• Directive: Only lines holding the word "FreeCAD" should be copied from the material.

• Data excerpt:
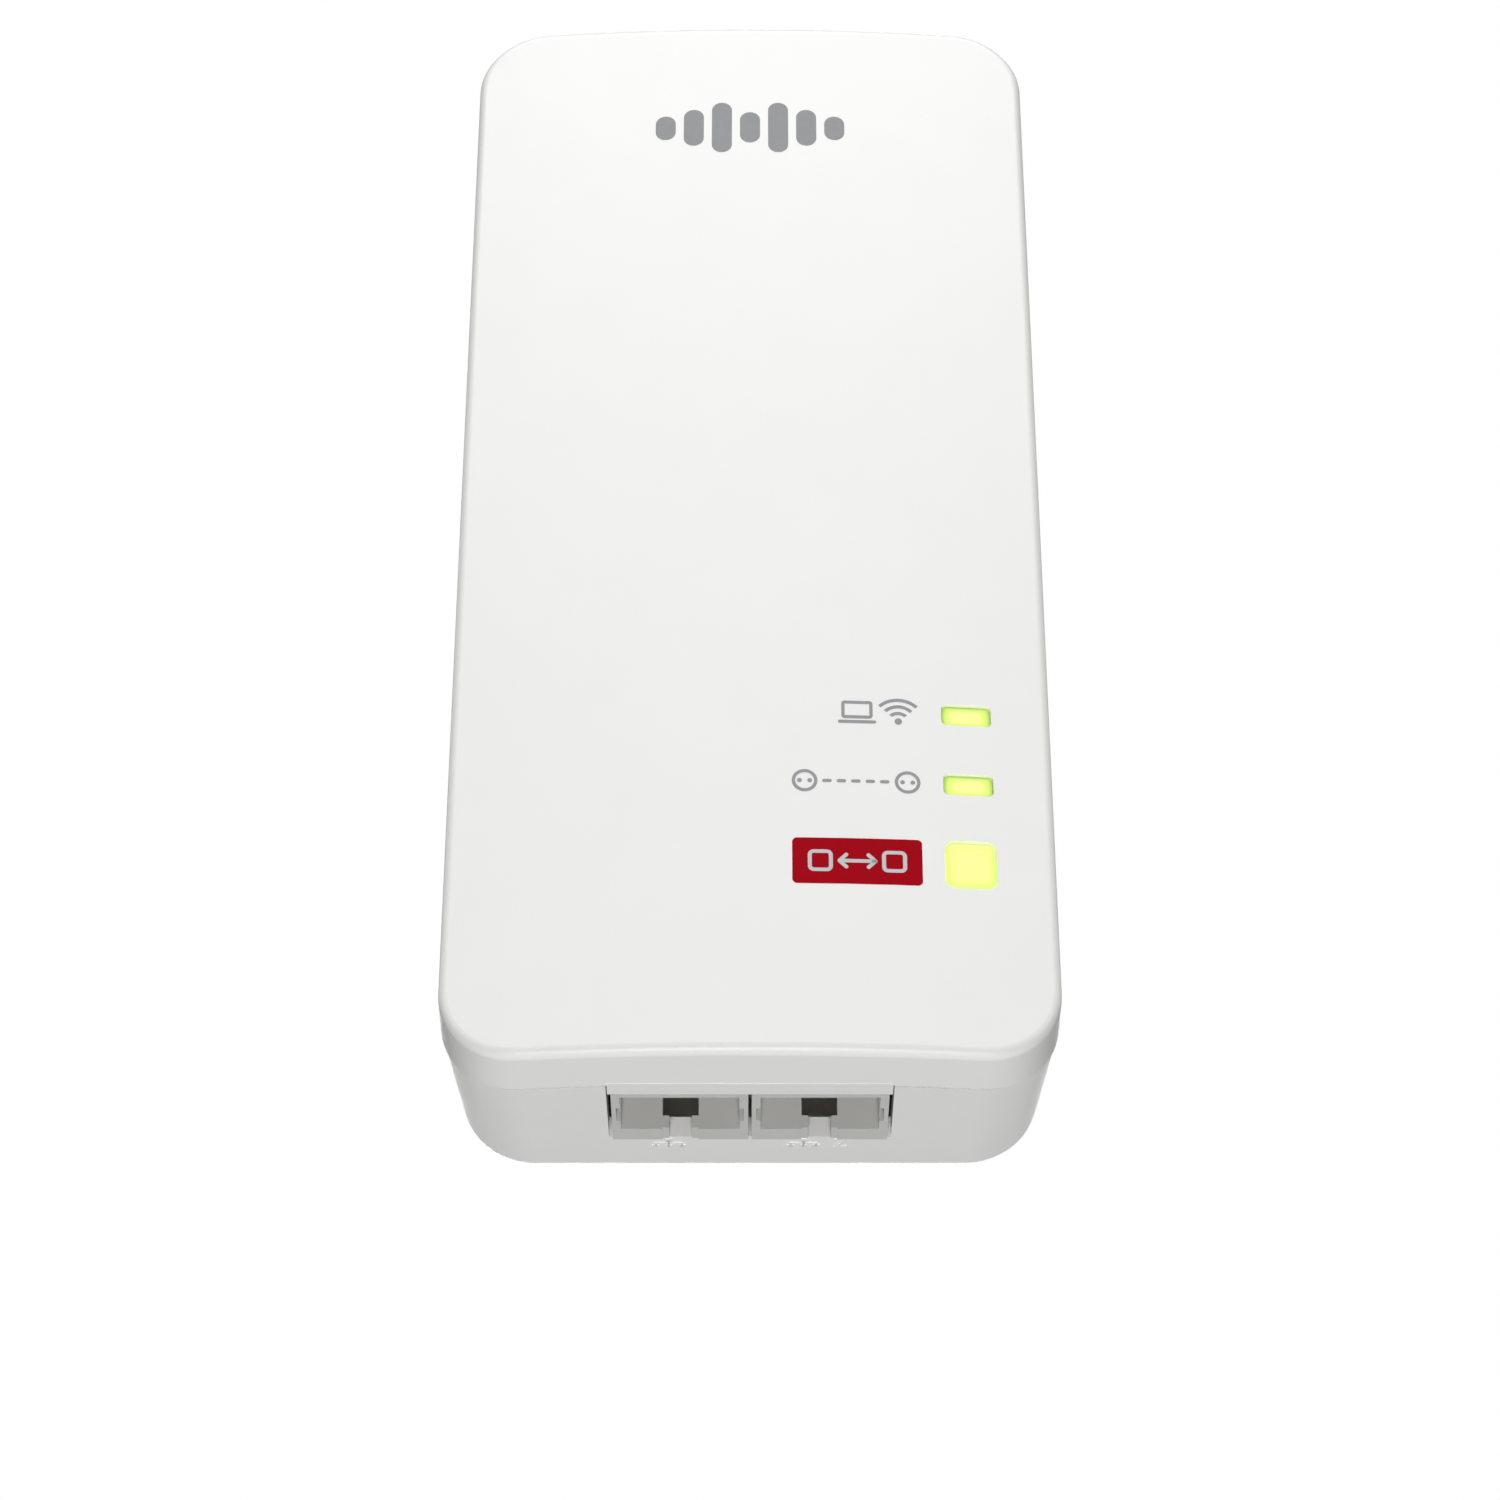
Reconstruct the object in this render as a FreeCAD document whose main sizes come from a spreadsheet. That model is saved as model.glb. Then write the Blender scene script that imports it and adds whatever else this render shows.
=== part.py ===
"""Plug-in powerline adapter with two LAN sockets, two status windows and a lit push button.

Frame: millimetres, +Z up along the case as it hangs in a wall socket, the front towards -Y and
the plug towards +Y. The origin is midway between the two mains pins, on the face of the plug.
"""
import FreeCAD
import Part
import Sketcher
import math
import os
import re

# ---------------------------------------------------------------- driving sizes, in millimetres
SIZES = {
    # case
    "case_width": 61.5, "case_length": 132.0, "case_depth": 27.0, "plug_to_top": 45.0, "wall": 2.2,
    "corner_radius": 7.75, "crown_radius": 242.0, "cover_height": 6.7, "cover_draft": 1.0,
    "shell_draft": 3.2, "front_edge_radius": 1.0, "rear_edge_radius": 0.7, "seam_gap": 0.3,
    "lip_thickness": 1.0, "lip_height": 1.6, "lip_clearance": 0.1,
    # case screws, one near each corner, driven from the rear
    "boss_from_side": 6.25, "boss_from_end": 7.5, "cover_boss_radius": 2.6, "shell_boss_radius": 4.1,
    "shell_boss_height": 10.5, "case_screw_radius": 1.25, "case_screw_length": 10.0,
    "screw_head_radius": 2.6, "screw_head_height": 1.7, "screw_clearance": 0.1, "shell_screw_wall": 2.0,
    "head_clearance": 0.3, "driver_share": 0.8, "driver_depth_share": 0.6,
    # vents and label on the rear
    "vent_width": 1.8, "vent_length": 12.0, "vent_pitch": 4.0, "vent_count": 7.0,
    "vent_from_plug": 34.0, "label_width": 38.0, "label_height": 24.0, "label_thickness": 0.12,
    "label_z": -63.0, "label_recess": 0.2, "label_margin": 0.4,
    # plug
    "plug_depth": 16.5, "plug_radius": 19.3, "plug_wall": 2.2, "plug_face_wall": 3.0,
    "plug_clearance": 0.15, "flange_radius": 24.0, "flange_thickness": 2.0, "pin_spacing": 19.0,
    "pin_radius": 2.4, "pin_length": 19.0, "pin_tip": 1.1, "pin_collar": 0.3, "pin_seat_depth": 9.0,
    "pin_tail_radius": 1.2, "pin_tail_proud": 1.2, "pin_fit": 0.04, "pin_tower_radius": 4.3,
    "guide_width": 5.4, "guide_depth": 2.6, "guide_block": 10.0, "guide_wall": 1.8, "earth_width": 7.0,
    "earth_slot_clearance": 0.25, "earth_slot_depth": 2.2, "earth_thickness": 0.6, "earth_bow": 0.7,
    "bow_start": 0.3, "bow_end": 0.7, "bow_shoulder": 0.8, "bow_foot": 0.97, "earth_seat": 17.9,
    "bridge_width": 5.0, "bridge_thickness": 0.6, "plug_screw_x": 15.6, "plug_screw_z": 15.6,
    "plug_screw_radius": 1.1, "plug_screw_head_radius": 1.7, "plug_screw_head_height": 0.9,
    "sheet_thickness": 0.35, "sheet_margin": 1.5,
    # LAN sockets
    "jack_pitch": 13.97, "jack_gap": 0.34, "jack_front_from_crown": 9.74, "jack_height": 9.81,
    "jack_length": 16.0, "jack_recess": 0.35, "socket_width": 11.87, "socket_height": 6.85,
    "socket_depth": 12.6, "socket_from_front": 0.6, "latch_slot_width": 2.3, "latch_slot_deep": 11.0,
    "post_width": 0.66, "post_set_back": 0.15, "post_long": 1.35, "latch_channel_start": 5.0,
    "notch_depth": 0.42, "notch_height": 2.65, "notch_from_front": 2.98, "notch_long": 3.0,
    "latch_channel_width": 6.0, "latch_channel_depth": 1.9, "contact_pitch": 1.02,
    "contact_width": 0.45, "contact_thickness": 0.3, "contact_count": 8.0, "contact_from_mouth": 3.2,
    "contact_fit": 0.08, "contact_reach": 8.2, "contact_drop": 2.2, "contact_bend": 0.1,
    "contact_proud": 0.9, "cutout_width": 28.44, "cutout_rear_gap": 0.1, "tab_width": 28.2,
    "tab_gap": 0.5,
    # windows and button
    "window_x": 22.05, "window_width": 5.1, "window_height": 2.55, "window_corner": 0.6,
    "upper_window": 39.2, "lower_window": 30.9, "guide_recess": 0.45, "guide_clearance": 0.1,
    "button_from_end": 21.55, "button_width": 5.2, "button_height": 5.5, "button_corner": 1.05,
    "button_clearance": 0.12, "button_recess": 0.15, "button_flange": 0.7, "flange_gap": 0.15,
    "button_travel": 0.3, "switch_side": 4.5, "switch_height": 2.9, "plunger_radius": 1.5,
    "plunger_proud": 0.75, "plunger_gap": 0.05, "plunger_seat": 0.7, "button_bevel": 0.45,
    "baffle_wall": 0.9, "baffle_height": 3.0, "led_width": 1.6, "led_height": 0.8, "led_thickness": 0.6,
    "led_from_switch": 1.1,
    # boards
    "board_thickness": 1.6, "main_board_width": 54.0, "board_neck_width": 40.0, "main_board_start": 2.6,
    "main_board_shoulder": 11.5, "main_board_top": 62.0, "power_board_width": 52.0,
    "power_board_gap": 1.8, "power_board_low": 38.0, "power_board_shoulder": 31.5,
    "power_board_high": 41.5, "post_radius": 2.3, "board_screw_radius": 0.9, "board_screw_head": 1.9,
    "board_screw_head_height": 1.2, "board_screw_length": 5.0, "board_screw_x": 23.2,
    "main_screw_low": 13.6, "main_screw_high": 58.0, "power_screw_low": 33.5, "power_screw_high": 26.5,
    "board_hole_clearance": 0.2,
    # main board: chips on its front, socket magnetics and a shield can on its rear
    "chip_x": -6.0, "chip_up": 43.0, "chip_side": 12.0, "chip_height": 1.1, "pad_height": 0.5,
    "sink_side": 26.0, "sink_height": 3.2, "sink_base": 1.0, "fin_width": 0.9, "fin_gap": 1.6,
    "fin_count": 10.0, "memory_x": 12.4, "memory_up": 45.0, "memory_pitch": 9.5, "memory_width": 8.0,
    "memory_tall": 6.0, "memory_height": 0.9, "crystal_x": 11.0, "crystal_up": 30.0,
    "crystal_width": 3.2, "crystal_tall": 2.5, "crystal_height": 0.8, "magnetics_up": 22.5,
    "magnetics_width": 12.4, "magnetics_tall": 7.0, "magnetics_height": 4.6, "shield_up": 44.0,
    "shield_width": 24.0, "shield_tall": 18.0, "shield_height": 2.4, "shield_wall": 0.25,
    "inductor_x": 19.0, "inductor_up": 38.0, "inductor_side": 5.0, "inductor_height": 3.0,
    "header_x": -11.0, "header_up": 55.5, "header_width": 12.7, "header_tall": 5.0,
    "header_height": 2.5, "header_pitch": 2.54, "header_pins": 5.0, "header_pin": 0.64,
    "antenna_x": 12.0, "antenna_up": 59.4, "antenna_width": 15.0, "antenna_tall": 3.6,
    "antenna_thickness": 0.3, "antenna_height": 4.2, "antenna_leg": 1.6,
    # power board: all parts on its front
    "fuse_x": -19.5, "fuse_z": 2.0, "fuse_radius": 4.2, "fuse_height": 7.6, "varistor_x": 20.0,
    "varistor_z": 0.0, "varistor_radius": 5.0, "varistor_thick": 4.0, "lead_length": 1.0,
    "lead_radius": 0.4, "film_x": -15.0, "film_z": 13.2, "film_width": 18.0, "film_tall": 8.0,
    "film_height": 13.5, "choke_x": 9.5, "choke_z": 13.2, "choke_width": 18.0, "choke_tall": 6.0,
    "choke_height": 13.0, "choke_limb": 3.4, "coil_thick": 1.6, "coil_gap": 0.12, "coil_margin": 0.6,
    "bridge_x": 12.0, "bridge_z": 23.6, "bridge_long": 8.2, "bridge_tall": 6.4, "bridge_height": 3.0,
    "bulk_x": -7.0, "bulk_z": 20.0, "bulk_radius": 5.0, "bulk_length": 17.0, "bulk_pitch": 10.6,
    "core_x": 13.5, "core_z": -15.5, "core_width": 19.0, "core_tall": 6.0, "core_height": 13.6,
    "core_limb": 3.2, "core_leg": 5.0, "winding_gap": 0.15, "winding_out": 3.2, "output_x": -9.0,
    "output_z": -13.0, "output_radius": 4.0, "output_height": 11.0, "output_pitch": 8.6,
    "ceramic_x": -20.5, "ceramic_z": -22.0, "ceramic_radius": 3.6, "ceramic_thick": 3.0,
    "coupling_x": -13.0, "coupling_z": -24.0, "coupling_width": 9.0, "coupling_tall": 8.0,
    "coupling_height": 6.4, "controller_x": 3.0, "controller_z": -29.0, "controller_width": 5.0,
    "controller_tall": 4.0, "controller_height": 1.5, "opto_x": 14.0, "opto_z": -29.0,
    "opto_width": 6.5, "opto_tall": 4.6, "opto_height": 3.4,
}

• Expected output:
Reconstruct the object in this render as a FreeCAD document whose main sizes come from a spreadsheet. That model is saved as model.glb. Then write the Blender scene script that imports it and adds whatever else this render shows.
import FreeCAD